As we motor away from our anchorage into the Ria we realise just how well we had been protected. The wind is really strong and although the waves are small they are all white topped. We note other alternative anchorages along the way in case the Marina is full but none really appear tenable so we phone the Marina (not having raised them on VHF) and there is space.

The sea is still rough as we approach but inside the harbour wall it's much calmer although the wind is blowing strongly. According to the Pilot book, entering yachts have to berth on the hammerhead pontoon, but there is a small boat already berthed alongside it and we are unsure where to go.

We phone the Marina again; we see no-one to help and are just about to leave the Marina when we hear a whistle and see a Marinero who is directing us to a large motor vessel. As Dick motors forward the Marinero changes his mind and directs us around the corner through a small gap leading to a finger berth. It is very windy and Dick is having a real problem maneuvering Alacazam in this small space but fortunately it is head to wind when entering the berth and with help from another Yachtie who has just berthed ahead of us, we are in, next to a large power-boat.

We have been bothered by lots of flies today. I have managed to kill six but more arrive in their place. We have not had this before, sheltering from the wind perhaps.

When I join Dick on the pontoon he is talking to two Irish men on a large converted fishing boat. Another yacht is having difficulty berthing alongside them (the wind is behind it) and we all rush to help. It is an old heavy 50 footer and the owner is sailing single-handed except for his two cats. The black cat cannot wait to get ashore as apparently she suffers from sea-sickness. The other little grey cat is recovering from an operation for a broken leg and takes her time leaving the yacht. They are both very friendly cats. I, of course, am delighted to see them (so too is Dick).

It is 2000 hours and we are hungry and head for the Yacht Club where we have the Menu of the Casa (House), three tasty courses for 1,000 pesetas (£4) each. The Yacht Club is quite new and very tastefully decorated. After our meal we sit on the balcony, overlooking the Marina and the Ria beyond, and drink our coffee and chat to the two Irishmen, Dave and Nick, while they are waiting for their table to eat. They tell us that it is fiesta time and that there will be live music in the town tonight.

As we leave the bar we meet up with Paul, his wife Roz and their friend Jenny. Paul was the Yachtie who helped us tie up to our berth.
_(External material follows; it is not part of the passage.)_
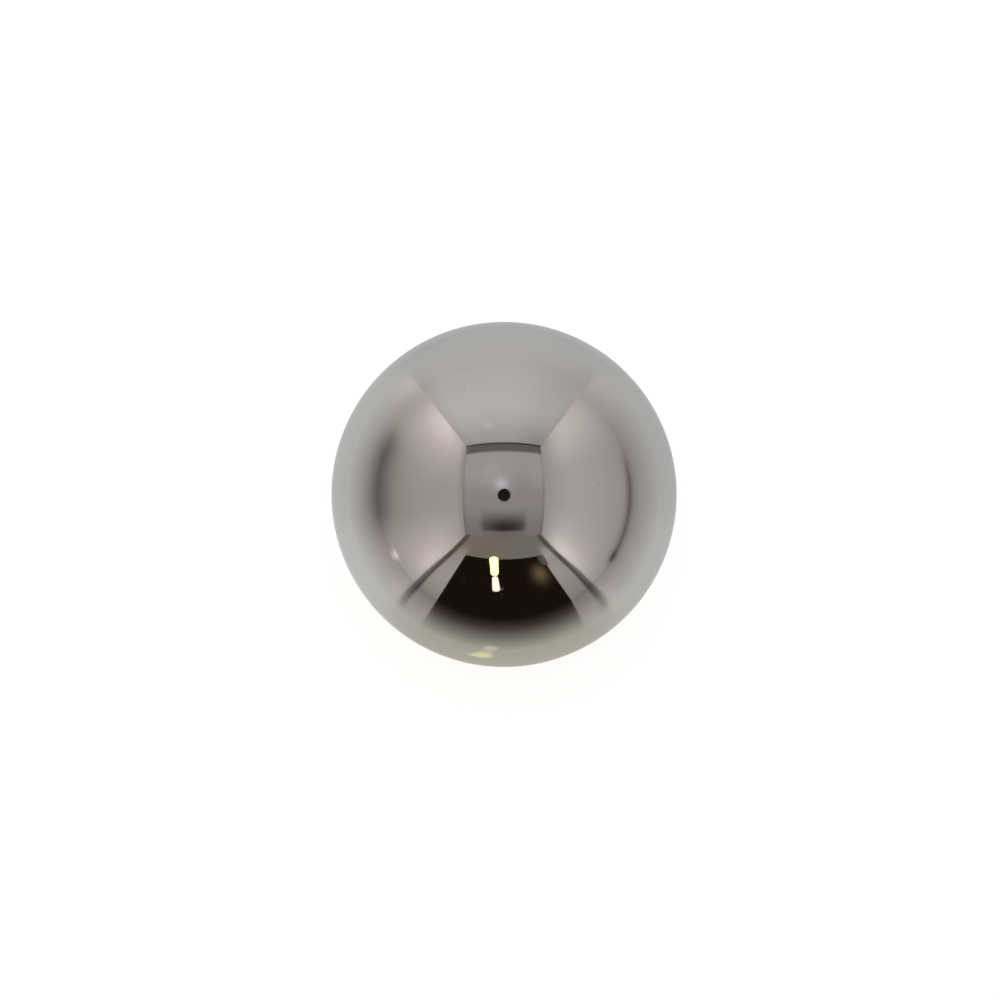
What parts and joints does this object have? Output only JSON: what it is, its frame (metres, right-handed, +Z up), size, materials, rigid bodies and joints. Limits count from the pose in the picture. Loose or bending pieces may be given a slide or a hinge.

They all live in Falmouth (although originally from Essex and the Midlands) and Paul and Roz are taking a year out to sail to the Mediterranean but Jenny is flying home from Gibraltar.

We all decide to head into town for fiesta. It is a tidy walk from the Marina to the town and a Fair has been set up along the road. We manage to run the gauntlet of the various rides and stalls and have a drink at one of the bars in the town centre square to wait for the music to start. Two large stages have been erected and the music starts at 2200 hours. This is the normal starting time in Spain and the music will continue until 0300 hours in the morning.

There are two groups, one for each stage and they are both excellent, playing and singing modern Tijuana, Salsa type music. Gradually the square starts to fill up with all the local people; they are pouring out of their houses, children, teenagers, the whole family. People of all ages are dancing a kind of 'Meringue'; a very simple dance.

The atmosphere is so happy that even Dick and I join in a couple of the dances. I cannot believe Dick is dancing with me, but he is and enjoying it too. Before we know it, it is nearly 0200 hours; we are all tired and walk back to the Marina, stopping to watch the youngsters riding on one of those dare devil rides, that leaves your stomach in the air when you have reached the ground. They seem to love it though.

The fiesta is still in full swing when we hit the sack on Alacazam, but nothing disturbs us as we get a good night's unbroken sleep.